Le mot « féminisme » cristallise peut-être toujours des résistances, des tensions, des débats, mais l’idéal qu’il porte n’est plus autant moqué : il suscite de plus en plus d’intérêt, de curiosité. L’illustration de cette évolution, c’est le nombre et les fréquences des recherches sur le féminisme, en 2017.

Féminisme, mot le plus recherché en 2017

Selon le Merriam-Webster Dictionary, le mot le plus recherché en 2017 était « féminisme ». Il l’était déjà en 2016, mais ces recherches ont augmenté de 70% sur l’année 2017. Certains piques d’intérêt apparaissent en coïncidence avec des articles de presse ou des interviews médiatisées. Lorsqu’une personnalité déclare par exemple qu’elle n’est « pas féministe », cette déclaration suscite des recherches sur le mot.
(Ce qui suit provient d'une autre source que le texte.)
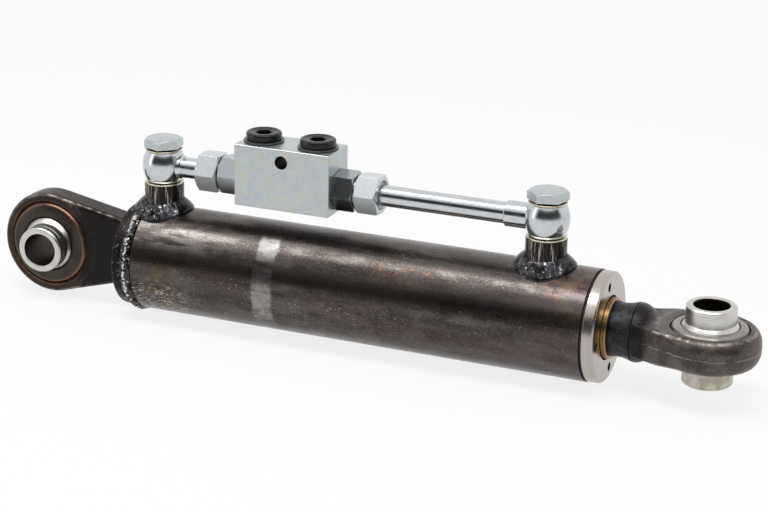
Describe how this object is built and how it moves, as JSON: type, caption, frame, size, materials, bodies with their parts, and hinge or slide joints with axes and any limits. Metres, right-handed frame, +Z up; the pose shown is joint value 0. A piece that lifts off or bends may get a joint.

Alors, nous sommes en décembre 2017. Il y a toujours des anti-féministes, il y a toujours énormément de « je ne suis pas féministe, mais » qui trahissent souvent une incompréhension de ce qu’est le féminisme. Il y a toujours, c’est certain, un grand besoin de féminisme dans nos sociétés. Et il y a, heureusement, de plus en plus de féminisme dans l’actualité, dans nos discussions, dans nos vies. J’aurais choisi « féminisme » comme mot de l’année 2017, oui. Mais selon le Merriam-Webster Dictionary, c’est nous tous et toutes ensemble qui l’avons choisi. On dirait bien, en cette fin 2017, que le monde est en train de changer. Il était temps.

Par Clemence Bodoc | 13 décembre 2017 |mademoiZelle

Regardez la vidéo « Le féminisme rien n’est acquis ! »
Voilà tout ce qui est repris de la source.